Pasamos el atasco contentas, observando, hablando, cantando, aprendiendo. Y cuando mi hija entra clase, yo me quedo un rato bien aparcada, contestando los whatasapps más impacientes, con la radio puesta sin demasiadas ganas y ninguna convicción. “Tertuliean” sobre hombres y secretarias, sobre políticos y fiestas, sobre escritores y premios, sobre jueces y políticos, sobre vicepresidentas y bailes. Se ríen, se excitan, se callan (se callan cuando entra la publicidad).

Hoy suena un golpe alegre, levanto la cabeza y me está mirando un padre. Bajo la ventanilla:

- ¿Alguna noticia en la radio?
- No, sólo hablan.
- O sea, como en twitter.
- Bueno, a ellos les pagan.
- Ya…
- (…)
- ¿Tienes prisa?
- (…)
- ¿Hacemos una tertulia?

Y el padre me acompaña a mi cafetería sin bandera y nos bajamos el té a un rincón silencioso y apartado porque el padre parece estar soñando con una conspiración.

Se sienta despacito, sonríe.

Me dice: “No soporto que siempre estemos hablando de los errores de los demás”. Y yo estoy a punto de contestarle con un “el infierno son los otros, ya sabes”, pero igual no nota la ironía y se cree que de verdad soy una pedante, así que me callo y él se siente invitado a seguir:

- Vamos por la vida blandiendo una lupa que magnifica los errores de los demás y pocas veces ayuda a crear soluciones propias.
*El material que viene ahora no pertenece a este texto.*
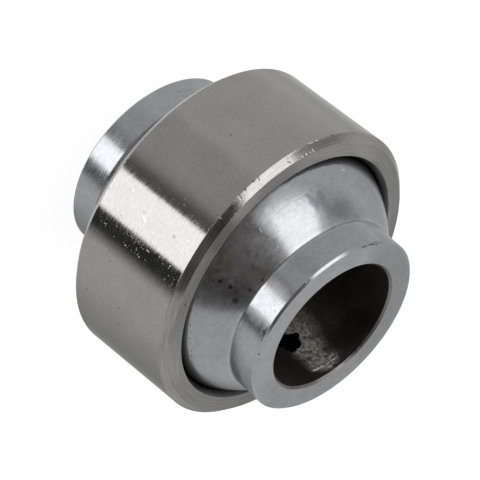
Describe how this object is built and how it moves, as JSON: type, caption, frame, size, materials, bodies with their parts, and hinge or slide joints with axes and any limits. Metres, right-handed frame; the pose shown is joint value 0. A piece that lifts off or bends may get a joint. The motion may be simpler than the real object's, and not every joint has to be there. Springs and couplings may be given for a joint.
{
  "type": "spherical plain bearing",
  "caption": "Spherical plain bearing: a plain outer ring holds a ball with a long collar at each end and a bore through it, for large shaft tilt.",
  "frame": {"origin": "centre of the ball, on the axis of the bore", "axes": "+Z along the bore, away from the collar it stands on; the outer ring is tilted about X at rest"},
  "size_m": [0.035, 0.0358, 0.03],
  "materials": {
    "inner_ring": "polished and plated, with scuffs",
    "outer_ring": "fine ground, grain runs round the ring"
  },
  "bodies": {
    "inner_ring": {"inner_ring": "inner_ring"},
    "outer_ring": {"outer_ring": "outer_ring"}
  },
  "joints": [
    {"name": "ring_tilt", "type": "hinge", "parent": "inner_ring", "child": "outer_ring", "pos_m": [0, 0, 0], "axis": [1, 0, 0], "range_deg": [-26, 18]}
  ]
}
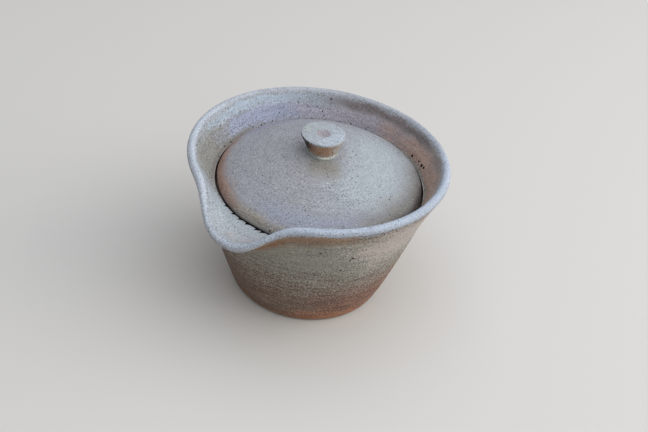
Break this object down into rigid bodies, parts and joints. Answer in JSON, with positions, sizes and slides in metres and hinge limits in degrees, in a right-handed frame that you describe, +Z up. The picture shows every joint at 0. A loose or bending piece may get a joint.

Mantengo el silencio, apreciando los verbos “blandir” y “magnificar” (un padre que, todavía, lee), pero él apura el té, se gira y descubre detrás mi otro secreto cotidiano. En la esquina, como siempre, hay una adolescente dormida. Es la misma de todas las mañanas, aunque normalmente mi llegada la despierta. Hoy no: sueña profundamente ovillada en una butaca inmensa. Desde que empezó el curso, esta quinceañera guapetona pasa todas las mañanas durmiendo en una cafetería. Es evidente que no va a clase, es evidente que no quiere que en su casa lo sepan. Duerme, y duerme sola, en unas pellas desoladas y absolutas.

No sé por qué me recuerda a la mujer que whatasappea con sus hijos en el coche. O sí: son dos mujeres que hacen cosas normales en los sitios menos apropiados; dos mujeres que no quieren estar en su casa.

El padre sigue:

- Los otros son la salvación. Si piensas en los otros, eres mejor.

Le miro y me examina la mirada. Bajo los ojos y hablo, por fin: le pregunto a qué curso va su hijo.

- ¿Mi hijo?
- (…)
- No tengo hijos.
- (…)
- Gracias por el té.

Me da un beso y se va.

Vigilo a la adolescente que duerme. Pienso en los demás. Grita un whatsapp: es un amigo que me descarga toda su amargura, amargura de párrafos largos, amargura sin emoticonos, amargura total. Mi amigo se siente solo porque no tiene pareja.

Le hago una pregunta que le desconcierta:

- ¿Has utilizado alguna vez a tu secretaria, le has hecho daño?
- No.

Y otra:

- ¿Has tomado alguna vez un café con una madre del colegio?
- No.

Y la tercera:

- ¿Cuándo estás en tu casa te sientes en paz?
- Sí.

“Pues ya está. Eso es la felicidad. No busques más. Compra un libro. Pídele a Miriam Lagoa que te recomiende una serie. Supera el día hasta que llegues a casa. Cierra la puerta. Desconecta el whatsapp”.

P.D.: Para este fin de semana sin calefacción, recomiendo dos libros para leer con manta y escuchar a los demás. Los dos son de J. R. Moehringer, uno es su historia y otro es la historia de Agassi (escrita con el tenista, claro). Los dos hablan de gente que se dejó ayudar.